2021-11-27

If it doesn’t make us feel good, it’s not worth it


Ramses Oliva is a volunteer with the LGBT+ youth charity Just Like Us (Image supplied)

As a trans person, I come out almost daily.

Every time someone makes a comment about my appearance, I need to show my ID, I need to go to the doctor, I walk into a classroom, I connect with other people in my community, I disclose my identity. What that has taught me is that any coming out which doesn’t make us feel better about ourselves simply isn’t worth it.

The few times I heard of “coming out” while growing up, it was always presented as an unavoidable milestone in the life of every LGBT+ person, this one-off big event to look forward to while navigating excitement, anxiety, fear, impatience.

As a child, I always knew I was in some ways different from the other girls at my school. It was really hard to pinpoint why, since we shared lots of interests, but I kept feeling like an outsider.

It wasn’t until I was 13 years old, just a week before my birthday, that I found the labels to describe who I was.

My first impulse was denial. I wanted someone to tell me I was wrong, that no such thing existed. I was still holding the book where I read the word “transgender” for the first time when I called my boyfriend and I told him “I think I may be a man”.

He started telling me how ridiculous that sounded but I had already hung up. Even just saying those words out loud made me realise they were true, and I felt a rush of relief and joy I had never experienced before.

For me, and lots of other people, coming out is a way to tell yourself it’s true, it’s real, you’re valid. Being able to tell someone else about your label can make you feel finally free, and finally yourself.

What I didn’t expect was the anger that came after that, and the frustration. Being both gay and transgender, I know from experience that coming out can be a lot different when it comes to gender identity.

It’s not as simple as letting people in on your private life and talk about your partners, your love interests, your family. You have to change the way people see and perceive you. Whether it’s a new name, new pronouns, a new gender expression or a transition, there is a long-term social impact to take into account.

The reactions I struggled with the most were actually the ‘supportive’ ones

When I started coming out to my classmates and friends, it was mostly in secret. I knew my teachers would have told my parents, and I was afraid that would have put me in danger at home.

I come from a very small conservative town. We didn’t talk about LGBT+ topics, the few people who were out were always surrounded by rumours and gossip, and “gay” and “trans” were used regularly as slurs. That meant that anytime I would tell someone I was trans, gay, queer, I would need to explain what that meant.

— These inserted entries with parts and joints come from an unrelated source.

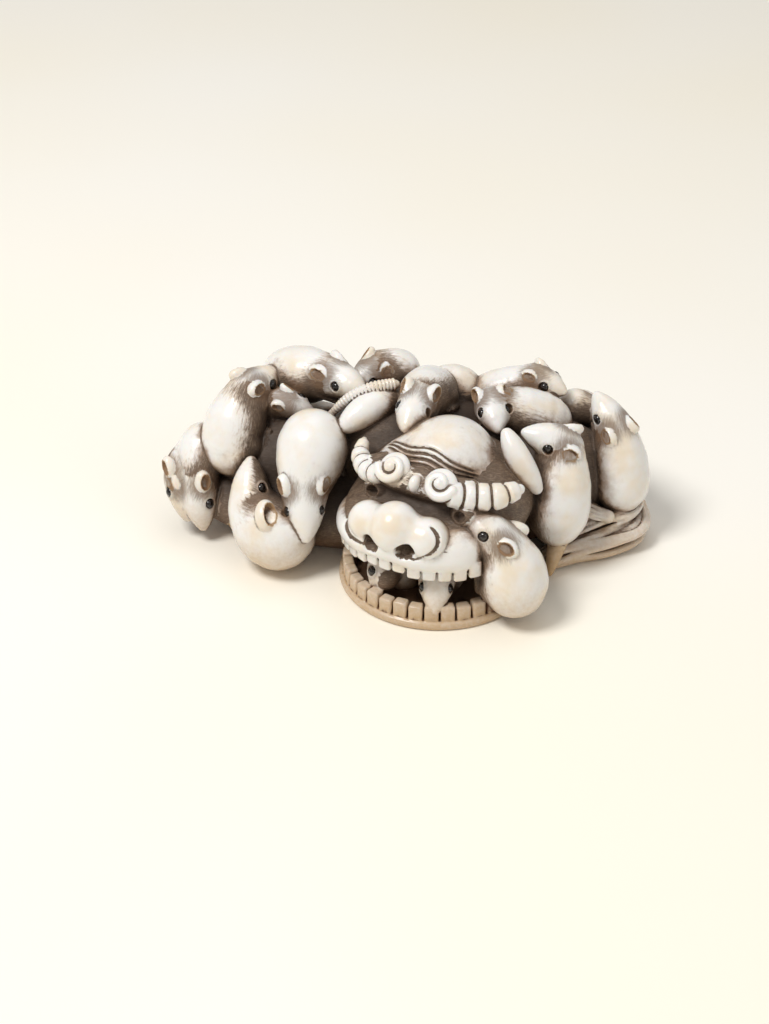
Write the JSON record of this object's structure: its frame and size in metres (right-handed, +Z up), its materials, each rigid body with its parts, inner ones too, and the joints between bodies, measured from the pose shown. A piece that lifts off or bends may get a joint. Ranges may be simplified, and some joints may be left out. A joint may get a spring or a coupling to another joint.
{
  "type": "netsuke",
  "caption": "Small carved netsuke: a swarm of plump rats overruns a lion-dance mask lying chin down on its folded cloth, with a cord passage through the underside.",
  "frame": {"origin": "middle of the underside the carving rests on", "axes": "+X along the carving's length, towards the cloth end; -Y towards the mask's open mouth; +Z up"},
  "size_m": [0.0518, 0.0314, 0.0189],
  "materials": {
    "ivory": "polished pale ivory, brown stain in the recesses",
    "black_bead": "glossy black inlay"
  },
  "bodies": {
    "root": {"ivory_carving": "ivory", "rat_01_right_eye": "black_bead", "rat_02_left_eye": "black_bead", "rat_02_right_eye": "black_bead", "rat_03_right_eye": "black_bead", "rat_04_right_eye": "black_bead", "rat_05_left_eye": "black_bead", "rat_05_right_eye": "black_bead", "rat_06_left_eye": "black_bead", "rat_07_right_eye": "black_bead", "rat_08_left_eye": "black_bead", "rat_09_right_eye": "black_bead", "rat_11_left_eye": "black_bead", "rat_11_right_eye": "black_bead", "rat_12_left_eye": "black_bead", "rat_12_right_eye": "black_bead", "rat_13_left_eye": "black_bead", "rat_14_left_eye": "black_bead", "rat_15_left_eye": "black_bead", "rat_16_right_eye": "black_bead", "rat_17_left_eye": "black_bead", "rat_17_right_eye": "black_bead", "rat_18_left_eye": "black_bead", "rat_19_left_eye": "black_bead", "rat_20_left_eye": "black_bead", "rat_20_right_eye": "black_bead", "rat_21_right_eye": "black_bead"}
  },
  "joints": []
}
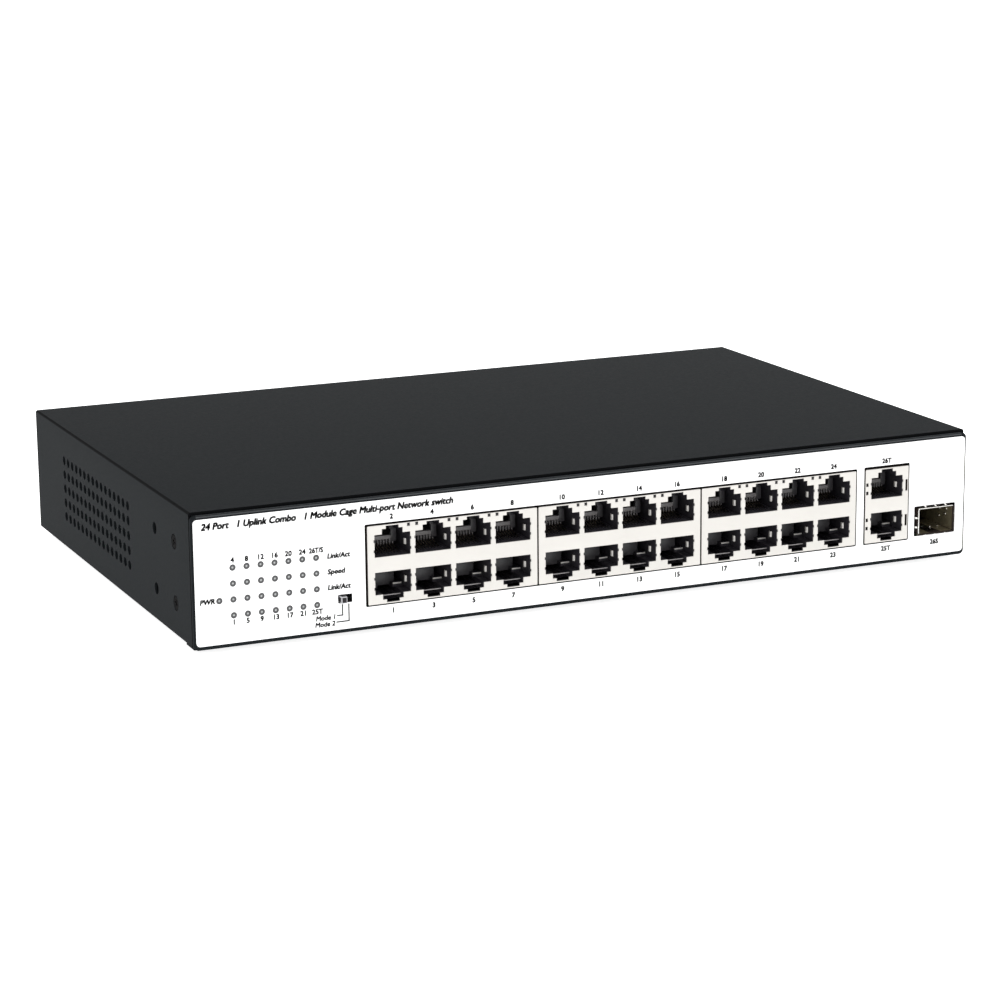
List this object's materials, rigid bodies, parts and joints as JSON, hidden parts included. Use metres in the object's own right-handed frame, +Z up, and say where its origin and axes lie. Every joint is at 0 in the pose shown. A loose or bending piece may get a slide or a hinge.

Reactions were always mixed. They went from debating the existence of LGBT+ people, to threats, to laughs. But the ones I struggled with the most were actually the “supportive” ones: friends who told me they believed me but refused to call me Ramses or consider me a man until I either looked like one or had come out to everyone.

It was really hard for them to understand why I couldn’t just tell everyone easily, or how it could be a safety concern. The idea of being out to some people and in the closet in other scenarios was so unusual for them that they assumed I was lying. And for lots of years I believed that narrative as well: you’re either “in” or “out”.

Now, age 26, I’ve slowly managed to get out of that grey area. I take lots of pride in who I am, and in being visibly transgender. And it motivated me even more to challenge that narrative.

We don’t owe our identities to anyone, and we should never be forced to come out unless we truly want to.

Something that helped change things for me was when I started volunteering for Just like Us, the LGBT+ young people’s charity. As an ambassador, I speak in schools about LGBT+ allyship and therefore come out regularly to a classroom full of pupils.

The most common questions I often get in schools are: “When should I come out?”, “How did your parents react?” and “How do I come out to a homophobic or transphobic family?”

Most young people are really surprised to learn they don’t have to come out to anyone if they don’t feel safe doing so. They tend to believe they won’t be accepted by the LGBT+ community if they are not out to everyone, even if it’s at the risk of their wellbeing and safety.

As someone who has experienced being in danger because I’m trans, I try really hard to make them realise how much more important it is to take care of themselves and their mental health.

Coming out needs to be about the joy we get sharing our identity to others, letting them in our lives, having them learn more about us.

We don’t owe our identities to anyone, and we should never be forced to come out unless we truly want to.

And I really wish everyone – especially young trans people – will start seeing “coming out” as a celebration of our identity when you’re ready and with who you choose, rather than a necessary and painful step.